Students start off with the see-saw for good reasons.

It's worth pointing out that the Principle of Moments concerns the equilibrium condition where there is no actual rotation or change of rotation. So MI doesn't come into it under that condition. Angular acceleration would be zero.
Students start off with the see-saw for good reasons.
Yes, one can deduct the same useful definition of torque from static experiments as well.

Homework Helper
Gold Member
I see it logical to infer that it is somehow related to the angle between the force and the moment arm, but why put it directly proportional to the sine of that angle? Why not ##\ln^n(1+\theta)## for example? This will become zero as the angle tends to zero.
It has to give the correct answer, not only for an angle of zero but also for right angles and all other angles. That is what the sine does.

Homework Helper
One can put a torque wrench on a lug nut and measure the torque that arises from pushing the end of the wrench with a variety of forces at a variety of angles.
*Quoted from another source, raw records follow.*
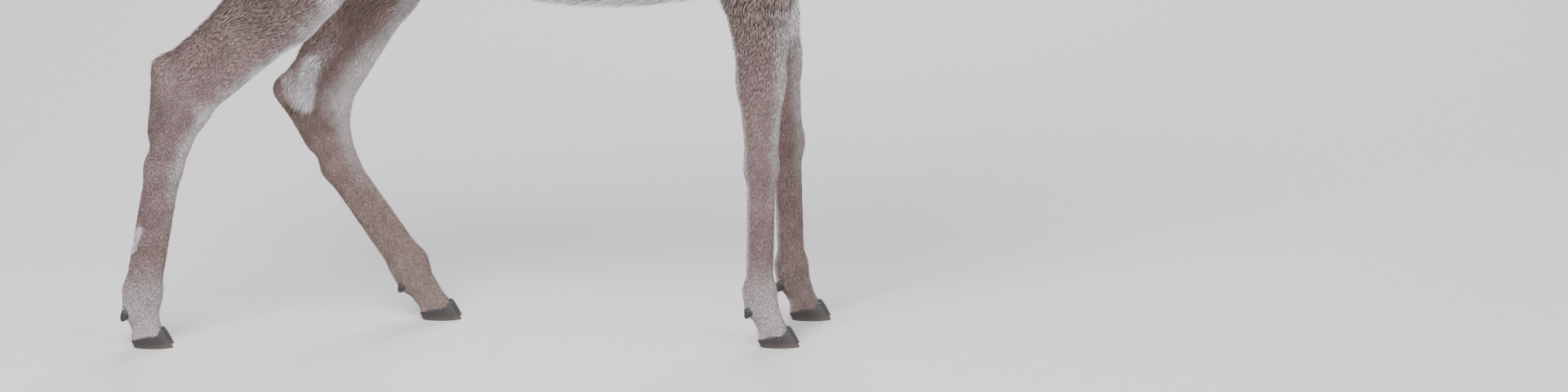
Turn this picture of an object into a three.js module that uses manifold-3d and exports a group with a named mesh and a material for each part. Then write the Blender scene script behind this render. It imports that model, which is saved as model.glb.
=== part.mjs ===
// White-tailed deer doe, standing in a slow walk: a still, life-size model in separate solids.
// Units are millimetres. +X is forwards, +Y is the animal's left, +Z is up, and the hooves stand on Z = 0.
// The whole animal is one smooth surface, a blend of named muscles and body sections. Each part of the body
// is meshed from that surface on a grid of its own, and thin plane cuts part it from its neighbours.

import * as THREE from "three";
import { mergeVertices } from "three/addons/utils/BufferGeometryUtils.js";
import Module from "manifold-3d";

const wasm = await Module();
wasm.setup();

// ---------------------------------------------------------------------------------------------------------
// Driving dimensions

const gap = 0.35; // clear space left by each cut
const stance = 84; // half the distance between the tracks of the left and right feet
const coatBlend = 26; // how softly one muscle runs into the next

// Stations of the trunk along X: [x, top, widest level, bottom, half width]
const trunkStations = [
  [172, 866, 836, 802, 26],
  [200, 880, 840, 776, 38],
  [232, 893, 838, 742, 62],
  [290, 914, 815, 690, 92],
  [370, 925, 785, 640, 108],
  [460, 918, 765, 606, 113],
  [560, 906, 745, 578, 117],
  [660, 900, 725, 557, 124],
  [760, 900, 712, 549, 127],
  [850, 905, 712, 553, 121],
  [930, 917, 725, 562, 108],
  [1000, 925, 735, 572, 95],
  [1060, 890, 740, 596, 86],
  [1100, 848, 735, 612, 76],
  [1132, 808, 725, 640, 60],
  [1158, 772, 712, 668, 42],
];

// The neck's axis runs from the base of the neck to the back of the head. [distance, nape, throat, half width]
const neckStart = [1050, 0, 790];
const neckPitch = 58; // degrees above the horizon
const neckStations = [
  [-40, 150, 120, 92],
  [30, 148, 112, 84],
  [110, 113, 94, 67],
  [200, 84, 77, 54],
  [300, 64, 62, 46],
  [390, 55, 55, 43],
  [430, 45, 48, 37],
  [468, 24, 34, 26],
];

// The head's axis runs from the back of the skull to the nose. [distance, above, below, half width]
const headStart = [1270, 0, 1176];
const headPitch = -20;
const headStations = [
  [-26, 18, 14, 15],
  [0, 43, 30, 32],
  [30, 55, 47, 42],
  [60, 59, 60, 47],
  [90, 59, 64, 49],
  [116, 55, 62, 47],
  [141, 48, 57, 41],
  [171, 40, 50, 33],
  [211, 34, 44, 27.5],
  [246, 31, 40, 25.5],
  [268, 30, 36, 25.5],
  [281, 26, 29, 23],
  [288, 18, 20, 17],
];

const eye = { along: 114, above: 24, out: 38, radius: 15 };
const ear = { along: 44, above: 38, out: 30, length: 172, bow: 10, lean: [-0.12, 0.66, 0.75], open: [0.9, 0.42, -0.2] };
// Up the ear, from 0 at the base to 1 at the tip. [level, radius of the cup, half angle it spans, wall]
const earStations = [
  [-0.1, 9, 2.7, 15],
  [0.06, 14, 2.5, 8],
  [0.15, 18, 2.15, 6],
  [0.27, 25, 1.7, 5],
  [0.4, 34, 1.33, 4.4],
  [0.53, 41, 1.12, 4],
  [0.66, 43, 0.98, 3.6],
  [0.78, 41, 0.82, 3.2],
  [0.88, 36, 0.64, 2.8],
  [0.95, 28, 0.45, 2.2],
  [1, 20, 0.14, 1.6],
];

// Joint centres of each leg, [x, y, z] for a leg at the left. The right hind leg is stretched back and the left
// one has just been set down, while the forelegs pass each other.
const hindRight = {
  side: -1,
  hip: [275, 66, 828],
  stifle: [300, 97, 598],
  hock: [84, 80, 401],
  heel: [53, 80, 467],
  cannon: [47, 81, 300],
  fetlock: [9, stance, 90],
  dewclaw: [-20, stance, 54],
  foot: [12, stance + 1, 40],
  toe: [59, stance + 1, 0],
};
const hindLeft = {
  side: 1,
  hip: [297, 66, 806],
  stifle: [443, 97, 604],
  hock: [302, 80, 362],
  heel: [241, 80, 391],
  cannon: [325, 81, 262],
  fetlock: [437, stance, 92],
  dewclaw: [426, stance, 56],
  foot: [466, stance + 1, 42],
  toe: [524, stance + 1, 0],
};
const foreRight = {
  side: -1,
  elbow: [1019, 84, 570],
  knee: [1020, 80, 303],
  fetlock: [1017, stance - 3, 90],
  dewclaw: [999, stance - 3, 58],
  foot: [1032, stance - 2, 41],
  toe: [1083, stance - 2, 0],
};
const foreStep = 52; // the left forefoot is this far ahead
const foreLeft = {
  side: 1,
  elbow: [1032, 84, 572],
  knee: [1062, 80, 303],
  fetlock: [1017 + foreStep, stance - 3, 90],
  dewclaw: [999 + foreStep, stance - 3, 58],
  foot: [1032 + foreStep, stance - 2, 41],
  toe: [1083 + foreStep, stance - 2, 0],
};

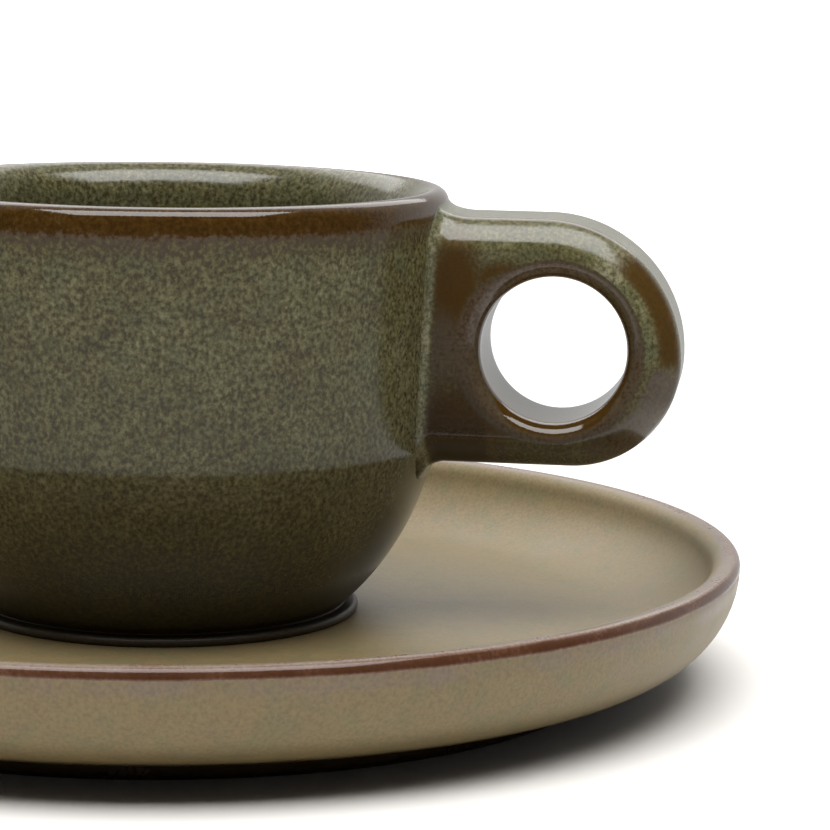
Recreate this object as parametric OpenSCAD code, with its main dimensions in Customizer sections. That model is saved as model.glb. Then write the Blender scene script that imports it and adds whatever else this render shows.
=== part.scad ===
// Espresso cup with saucer: a thrown stoneware cup with a ring handle, standing on a dished saucer.
// The saucer stands on its foot ring at height zero, its middle on the Z axis.
// The cup stands on the saucer's floor on the same axis, and the handle reaches out along +X.

/* [Saucer] */
// outer diameter of the saucer over its rim
saucer_d = 130; // [122:1:145]
// height of the rim above the table
saucer_h = 14.8; // [13.6:0.1:17]
// height of the saucer's floor above the table, where the cup stands
floor_z = 6.8; // [6.2:0.1:7.6]
// thickness of the upright rim at its root
rim_t = 3.6; // [3.2:0.1:4.4]
// outer diameter of the foot ring under the saucer
saucer_foot_d = 101.6; // [92:0.1:104]
// how far the foot ring stands below the underside
saucer_foot_h = 1.6; // [1.2:0.1:2.2]

/* [Cup] */
// outer diameter of the cup over its lip
cup_d = 63.6; // [60:0.1:68]
// height of the cup from its foot to the crest of the lip
cup_h = 47.9; // [45:0.1:53]
// thickness of the wall
wall_t = 4.8; // [4.2:0.1:5.4]
// thickness of the round lip, which the wall grows out of in a soft curve inside
lip_t = 3.4; // [3:0.1:3.8]
// how much the radius shrinks from the lip down to the shoulder
wall_taper = 1.1; // [0.8:0.1:2]
// height of the soft shoulder where the wall turns into the bowl
shoulder_h = 20.2; // [18.5:0.1:21]
// outer diameter of the low foot ring with its round edge
cup_foot_d = 44.2; // [42:0.1:46]
// thickness of the cup's floor over the hollow of its foot
cup_floor_t = 4.2; // [3.4:0.1:5.2]

/* [Handle] */
// width of the handle, front to back
handle_w = 15.2; // [12:0.1:16]
// how far the handle reaches out from the lip
handle_reach = 26.2; // [25.4:0.1:29]
// how far the top of the handle lies below the crest of the lip
handle_drop = 2.4; // [2.2:0.1:3.2]
// radius of the outline's upper right curve
upper_r = 15.2; // [14.6:0.1:16]
// radius of the outline's lower right curve
lower_r = 11.8; // [11.2:0.1:12.2]
// diameter of the finger hole at its narrowest
finger_d = 16; // [15:0.1:16.4]
// rounding of the handle's outer edges
handle_round = 2.6; // [2:0.1:2.7]
// rounding of the finger hole's edges
finger_round = 1.9; // [1.4:0.1:2]

/* [Hidden] */
$fn = 96;
// one overrun for every cut
over = 1;

// saucer, seen as a half section
saucer_r = saucer_d / 2;
rim_edge_r = 0.8;
rim_z = saucer_h - rim_edge_r;
side_r = 15.8;
side_x = saucer_r - side_r;
under_z = saucer_foot_h;
heel_r = 1.2;
heel_z = under_z + heel_r;
heel_x = side_x + sqrt(pow(side_r - heel_r, 2) - pow(rim_z - heel_z, 2));
heel_reach = 2;
heel_far_x = side_x + (heel_x - side_x) * heel_reach;
heel_far_z = rim_z - (rim_z - heel_z) * heel_reach;
inner_rim_r = rim_t - rim_edge_r;
dish_x = saucer_r - rim_t;
inner_rim_x = dish_x + inner_rim_r;
inner_rim_z = saucer_h - inner_rim_r;
dish_corner_r = inner_rim_z - floor_z;
saucer_foot_r = saucer_foot_d / 2;
saucer_foot_w = 4.4;
foot_edge_r = 0.7;
saucer_foot_in = saucer_foot_r - saucer_foot_w;

// cup, seen as a half section
cup_z = floor_z;
lip_r = lip_t / 2;
lip_x = cup_d / 2 - lip_r;
lip_z = cup_z + cup_h - lip_r;
shoulder_z = cup_z + shoulder_h;
shoulder_x = cup_d / 2 - wall_taper;
taper_angle = atan(wall_taper / (lip_z - shoulder_z));
cup_foot_r = cup_foot_d / 2;
bead_r = 0.55;
bead_up = 0.5;
bead_x = cup_foot_r - bead_r;
bead_z = cup_z + bead_up;
foot_top_z = bead_z + bead_r;
foot_low = 0.6;
foot_low_z = cup_z + foot_low;
crevice_in = 1.38;
crevice_up = 1.3;
crevice_x = cup_foot_r - crevice_in;
crevice_z = cup_z + crevice_up;
bowl_z = (pow(shoulder_x, 2) + pow(shoulder_z, 2) - pow(crevice_x, 2) - pow(crevice_z, 2))
  / (2 * (shoulder_z - crevice_z));
bowl_r = sqrt(pow(shoulder_x, 2) + pow(shoulder_z - bowl_z, 2));
cup_foot_w = 3.6;
cup_foot_in = cup_foot_r - cup_foot_w;
cup_hollow_h = 1.2;
hollow_z = cup_z + cup_hollow_h;
cup_floor_z = hollow_z + cup_floor_t;
well_x = shoulder_x - wall_t;
well_r = 15;
well_z = cup_floor_z + well_r;

// the lip inside: a tight curve over its crest, then a soft one down to the wall
soft_turn = 60;
soft_r = (wall_t - lip_r * (1 + cos(soft_turn))) / (cos(taper_angle) - cos(soft_turn));
soft_x = lip_x + (soft_r - lip_r) * cos(soft_turn);
soft_z = lip_z - (soft_r - lip_r) * sin(soft_turn);
soft_top_z = lip_z + lip_r * sin(soft_turn);
soft_low_x = soft_x - soft_r * cos(taper_angle);
soft_low_z = soft_z + soft_r * sin(taper_angle);

// handle, seen from the front
handle_x = cup_d / 2 + handle_reach;
handle_top = cup_z + cup_h - handle_drop;
handle_z = handle_top - upper_r;
handle_bottom = handle_z - lower_r;
handle_mid = (handle_top + handle_bottom) / 2;
handle_tall = handle_top - handle_bottom;
upper_x = handle_x - upper_r;
lower_x = handle_x - lower_r;
root_deep = 6.8;
root_x = shoulder_x - root_deep;
finger_r = finger_d / 2;
outer_wall = 5.83;
lower_wall = 4.86;
finger_x = handle_x - outer_wall - finger_r;
finger_z = handle_bottom + lower_wall + finger_r;

// soft roots where the clay of the handle is drawn out onto the wall
side_root_r = 1.4;
wall_mid_x = shoulder_x + wall_taper * (handle_mid - shoulder_z) / (lip_z - shoulder_z);
side_root_y = handle_w / 2 + side_root_r;
side_root_x = sqrt(pow(wall_mid_x + side_root_r, 2) - pow(side_root_y, 2));
side_root_turn = 90 - asin(side_root_y / (wall_mid_x + side_root_r));
side_root_sink = 0.12;
root_sink = 0.04;
root_w = handle_w - 2 * root_sink;
top_root_r = 4;
top_root_z = handle_top + top_root_r - root_sink;
top_root_in = 0.5;
top_root_x = lip_x - top_root_in + sqrt(pow(lip_r + top_root_r, 2) - pow(top_root_z - lip_z, 2));
top_root_turn = atan((top_root_z - lip_z) / (top_root_x - lip_x));
low_root_r = 2.4;
low_root_z = handle_bottom - low_root_r + root_sink;
low_root_x = sqrt(pow(bowl_r + low_root_r, 2) - pow(bowl_z - low_root_z, 2)) - top_root_in;
low_root_turn = atan((bowl_z - low_root_z) / low_root_x);
root_depth = handle_round + over;

// half section of the saucer without its rim and foot ring, its dish cut out
module dish_section() {
  difference() {
    union() {
      intersection() {
        translate([side_x, rim_z]) circle(r = side_r);
        translate([side_x, under_z]) square([side_r, rim_z - under_z]);
      }
      translate([0, under_z]) square([side_x, rim_z - under_z]);
    }
    // the dish, with a soft corner between the floor and the rim
    translate([0, floor_z]) square([dish_x - dish_corner_r, saucer_h]);
    intersection() {
      translate([dish_x - dish_corner_r, inner_rim_z]) circle(r = dish_corner_r);
      translate([0, floor_z]) square([dish_x, saucer_h]);
    }
    // the inner edge of the rim, which a round one replaces
    translate([0, inner_rim_z]) square([inner_rim_x, saucer_h]);
    // the sharp heel under the side, which a round one replaces
    polygon([
      [heel_x, heel_z],
      [heel_far_x, heel_far_z],
      [heel_x, heel_far_z]
    ]);
  }
}

// half section of the rim, tight outside and soft inside, and of the round heel
module rim_section() {
  translate([saucer_r - rim_edge_r, rim_z]) circle(r = rim_edge_r);
  intersection() {
    translate([inner_rim_x, inner_rim_z]) circle(r = inner_rim_r);
    translate([dish_x, inner_rim_z]) square([inner_rim_r, inner_rim_r]);
  }
  translate([heel_x, heel_z]) circle(r = heel_r);
}

// half section of the foot ring under the saucer
module saucer_foot_section() {
  for (x = [saucer_foot_in + foot_edge_r, saucer_foot_r - foot_edge_r])
    translate([x, foot_edge_r]) circle(r = foot_edge_r);
  translate([saucer_foot_in, foot_edge_r]) square([saucer_foot_w, under_z + over - foot_edge_r]);
  translate([saucer_foot_in + foot_edge_r, 0]) square([saucer_foot_w - 2 * foot_edge_r, under_z]);
}

module saucer() {
  color("tan") rotate_extrude() {
    dish_section();
    rim_section();
    saucer_foot_section();
  }
}

// half section of the cup as if it were filled to the crest of its lip
module cup_form_section() {
  intersection() {
    translate([0, bowl_z]) circle(r = bowl_r);
    translate([0, foot_low_z]) square([cup_d, shoulder_z - foot_low_z]);
  }
  polygon([
    [0, shoulder_z],
    [shoulder_x, shoulder_z],
    [cup_d / 2, lip_z],
    [0, lip_z]
  ]);
  translate([0, lip_z]) square([lip_x, lip_r]);
  translate([lip_x, lip_z]) circle(r = lip_r);
}

// half section of the room inside the cup: flat floor, deep round corner, wall and soft lip
module cup_room_section() {
  translate([0, cup_floor_z]) square([well_x - well_r, well_r]);
  intersection() {
    translate([well_x - well_r, well_z]) circle(r = well_r);
    translate([0, cup_floor_z]) square([well_x, well_r]);
  }
  polygon([
    [0, well_z],
    [well_x, well_z],
    [soft_low_x, soft_low_z],
    [0, soft_low_z]
  ]);
  difference() {
    translate([0, soft_low_z]) square([lip_x, soft_top_z - soft_low_z]);
    translate([soft_x, soft_z]) circle(r = soft_r);
  }
  translate([0, soft_top_z]) square([lip_x, lip_r + over]);
}

// half section of the low ring that the cup stands on, its edge round
module cup_foot_section() {
  intersection() {
    translate([bead_x, bead_z]) circle(r = bead_r);
    translate([bead_x - bead_r, cup_z]) square(2 * bead_r);
  }
  translate([cup_foot_in, cup_z]) square([bead_x - cup_foot_in, foot_top_z - cup_z]);
}

module cup_body() {
  color("darkolivegreen") rotate_extrude() {
    difference() {
      union() {
        cup_form_section();
        cup_foot_section();
      }
      cup_room_section();
      // the hollow under the foot
      translate([0, cup_z]) square([cup_foot_in, cup_hollow_h]);
    }
    translate([lip_x, lip_z]) circle(r = lip_r);
  }
}

// section of a bar that runs in X from zero, its far corners rounded
module bar_section(depth, width) {
  translate([0, -width / 2]) square([depth - handle_round, width]);
  translate([0, handle_round - width / 2]) square([depth, width - 2 * handle_round]);
  for (side = [-1, 1])
    translate([depth - handle_round, side * (width / 2 - handle_round)]) circle(r = handle_round);
}

// the same bar seen from a root's centre, its rounded corners towards the centre
module root_section(radius, width) {
  translate([radius + root_depth, 0]) mirror([1, 0]) bar_section(root_depth, width);
}

// a straight leg of the handle from inside the cup to where a curve starts, up or down
module leg(end_x, depth, turn) {
  translate([root_x, 0, handle_z]) rotate([90, 0, 90])
    linear_extrude(end_x - root_x) rotate(turn) bar_section(depth, handle_w);
}

// a quarter of a disc with rounded edges, standing in the XZ plane
module quarter(center_x, radius, turn) {
  translate([center_x, 0, handle_z]) rotate([90, 0, 0]) rotate([0, 0, turn])
    rotate_extrude(angle = 90) bar_section(radius, handle_w);
}

// the soft roots at the sides, tilted with the cup's wall
module side_root() {
  translate([side_root_x, -side_root_y, handle_mid]) rotate([0, taper_angle, 0]) rotate([0, 0, 90])
    rotate_extrude(angle = side_root_turn)
    root_section(side_root_r, handle_tall - 2 * side_root_sink);
}

module upper_root() {
  translate([top_root_x, 0, top_root_z]) rotate([90, 0, 0]) rotate([0, 0, 180 + top_root_turn])
    rotate_extrude(angle = 90 - top_root_turn) root_section(top_root_r, root_w);
}

module lower_root() {
  translate([low_root_x, 0, low_root_z]) rotate([90, 0, 0]) rotate([0, 0, 90])
    rotate_extrude(angle = 90 - low_root_turn) root_section(low_root_r, root_w);
}

// what the rounded edge takes off around one end of the finger hole
module finger_edge() {
  rotate_extrude() difference() {
    translate([finger_r - over, handle_w / 2 - finger_round])
      square([over + finger_round, finger_round + over]);
    translate([finger_r + finger_round, handle_w / 2 - finger_round]) circle(r = finger_round);
  }
}

module finger_hole() {
  translate([finger_x, 0, finger_z]) rotate([90, 0, 0]) {
    cylinder(r = finger_r, h = handle_w + 2 * over, center = true);
    finger_edge();
    mirror([0, 0, 1]) finger_edge();
  }
}

module handle() {
  color("olivedrab") difference() {
    union() {
      leg(upper_x, upper_r, 90);
      leg(lower_x, lower_r, -90);
      quarter(upper_x, upper_r, 0);
      quarter(lower_x, lower_r, -90);
      side_root();
      mirror([0, 1, 0]) side_root();
      upper_root();
      lower_root();
    }
    finger_hole();
    // the cup's own outside ends the handle, so the two meet face to face
    rotate_extrude() cup_form_section();
  }
}

cup_body();
handle();
saucer();
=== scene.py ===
# %% [markdown]
# # Espresso cup with saucer
# A small stoneware cup with a thick ring handle stands on a saucer with an upright rim.
# Three pieces of clay were formed: the cup and the saucer were turned, and the handle was
# pressed and stuck on before the firing. Then both were dipped in a reactive glaze.
# The lesson goes the same way: the turned pieces are spun from their half sections, the
# handle is laid out as a ring and drawn out onto the wall, and then comes the glaze.

import bpy
import math
import numpy as np
from mathutils import Matrix, Vector


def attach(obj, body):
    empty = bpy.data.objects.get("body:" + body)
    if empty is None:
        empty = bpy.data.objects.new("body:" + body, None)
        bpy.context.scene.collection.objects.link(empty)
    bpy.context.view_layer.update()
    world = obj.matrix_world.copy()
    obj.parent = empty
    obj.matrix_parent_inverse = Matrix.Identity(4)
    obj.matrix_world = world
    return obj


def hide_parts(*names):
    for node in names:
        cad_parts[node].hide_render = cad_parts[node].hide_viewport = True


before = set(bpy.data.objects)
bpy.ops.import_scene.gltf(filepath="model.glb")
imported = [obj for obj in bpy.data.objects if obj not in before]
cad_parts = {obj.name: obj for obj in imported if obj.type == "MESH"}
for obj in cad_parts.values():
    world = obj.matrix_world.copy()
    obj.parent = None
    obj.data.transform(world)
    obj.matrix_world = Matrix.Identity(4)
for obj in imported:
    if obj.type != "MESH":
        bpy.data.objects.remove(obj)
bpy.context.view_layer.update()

# %% Small helpers
MM = 0.001


def deselect():
    """Nothing selected, so that an operator acts only on what is picked next."""
    if bpy.context.object and bpy.context.object.mode != "OBJECT":
        bpy.ops.object.mode_set(mode="OBJECT")
    bpy.ops.object.select_all(action="DESELECT")


def arc(x, z, radius, start, end, count):
    """Points on an arc in a half section, in mm, angles in degrees."""
    turn = np.radians(np.linspace(start, end, count))
    return np.stack([x + radius * np.cos(turn), z + radius * np.sin(turn)], axis=1)


def line(start, end, count):
    """Points on a straight stretch of a half section, in mm, without its last one."""
    share = np.linspace(0, 1, count, endpoint=False)[:, None]
    return np.array(start) * (1 - share) + np.array(end) * share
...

It is hard to imagine much confusion arising from someone who has actually used a wrench.

• sophiecentaur, vanhees71 and FactChecker
Gold Member
It is hard to imagine much confusion arising from someone who has actually used a wrench.
I'm not sure that everyone who uses wrenches and levers is actually aware, in a formal sense, of the effect of the actual angle of the force they are applying. They 'feel' what they are doing but do they appreciate the details, I wonder.

There is also the very confusing evidence of the geometry of hydraulic crane jibs and 'digger' arms. Those angles can be so acute that it's hard to comprehend just how extreme the forces must be, that the rams are producing. The 'perpendicular distance' is there, in front of you, but intuition can get in the way.

Gold Member
but why put it directly proportional to the sine of that angle?

Two reasons that are equivalent to each other:

1. The lever arm equals ##r \sin \theta##.
2. The component of the force that's perpendicular to the lever arm equals ##F \sin \theta##.